Opposing Radi is Somerville Borough Council President Steve Peter, a resident of E. Cliff Street, who heads the Democratic county ticket. Peter is joined by Freeholder candidates Shanel Robinson and Alex Avellan.  Robinson is a member of the Franklin Township Council; Avellan, a law school graduate, lives in Bernardsville.

Radi was elected to serve as Somerset County Clerk in 2003 and re-elected in 2008. Prior to that, he served as Deputy County Clerk from 1993 through 2002. He served as Hillsborough Township Municipal Clerk from 1988-91, and was appointed to serve as the Hillsborough Township Administrator in 1992. He was a member of the Hillsborough Township Committee from 1995-1998 serving as Deputy Mayor in 1996 and Mayor in 1997 & 1998.

Somerville residents will also be voting in the state Senate and state Assembly races in the 16th District.

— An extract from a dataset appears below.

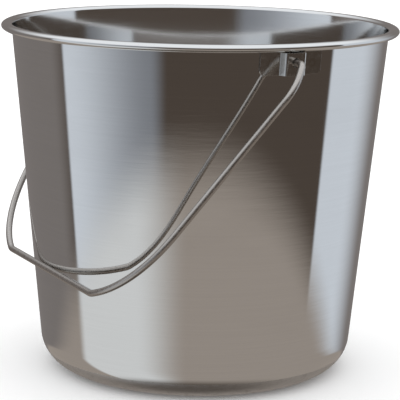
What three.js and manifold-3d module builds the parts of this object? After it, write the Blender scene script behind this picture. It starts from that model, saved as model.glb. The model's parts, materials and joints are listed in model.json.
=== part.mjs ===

Republican incumbent Christopher “Kip” Bateman, a longtime public servant, served in the state Assembly from 1994-2008 before he was elected to the state Senate. He is opposed by Hillsborough resident and attorney Laurie Poppe. She ran unsuccessfully for a seat on the Hillsborough Township committee in 2015 and 2016.

The Assembly race in the 16th District features Democrat Assemblyman Andrew Zwicker and running mate Roy Freiman. He is  a resident of Hillsborough and a political newcomer. He formerly was an executive with Prudential.

They are opposed by former Assemblywoman Donna Simon, a Readington resident who lost to Zwicker in 2015 by a 70-vote margin, and former Montgomery mayor and Somerset County Freeholder Mark Caliguire.

There are two ballot questions which require a yes or no vote:

Public Question Number One:

Do you approve the “New Jersey Library Construction Bond Act”? This bond act authorizes the State to issue bonds in the aggregate principal amount of $125 million. The proceeds of the bonds will be used to provide grants to public libraries. The grants will be used to build, equip, and expand public libraries to increase capacity and serve the public.

INTERPRETIVE STATEMENT Approval of this bond act will allow the State to sell $125 million in State general obligation bonds. Proceeds from the bonds will be used to provide grants to construct, expand, and equip public libraries. Municipalities or counties that fund public libraries will match the grant amount. The municipality or county may solicit private funding to support its match. The State Librarian, in consultation with the President of Thomas Edison State University, will set eligibility criteria for the grants.

Public Question Number Two:

CONSTITUTIONAL AMENDMENT DEDICATING MONEYS FROM STATE ENVIRONMENTAL CONTAMINATION CASES Do you approve amending the Constitution to dedicate all moneys collected by the State relating to natural resource damages in cases of contamination of the environment?

The moneys would have to be used to repair, restore, replace, or preserve the State’s natural resources. The moneys may also be used to pay legal or other costs incurred by the State in pursuing its claims.

INTERPRETIVE STATEMENT This amendment would dedicate moneys collected by the State relating to natural resource damages through settlements or awards for legal claims based on environmental contamination. These moneys would be dedicated to repair, replace, or restore damaged natural resources, or to preserve the State’s natural resources. The moneys would be spent in an area as close as possible to the geographical area in which the damage occurred. The moneys could also be used to pay for the State’s legal or other costs in pursuing the claims. Currently, these moneys may be used for any State purpose.

Polls are open from 6 a.m.-8 p.m.  Polling places are at the following locations:

District 1 – Senior Citizen apartment building, 1 Mountain Ave.

District 2 – West End Hose Co., 135 West High St.

District 3 – Somerville High School, 222 Davenport St.

Districts 4 & 6 – Good Shepherd Lutheran Church, 300 Union Ave.

District 5 – Engine Co. No. 1, 170 E. Main St.

District 7 & 9 – Van Derveer School, 51 Union Ave.

District 8 – Lincoln Hose Co., 24 Warren St.

There are 156,019 registered voters in Somerset County; 31.4 percent are registered Democrats, 24.6 percent are registered Republicans and 43.7 percent are unaffiliated.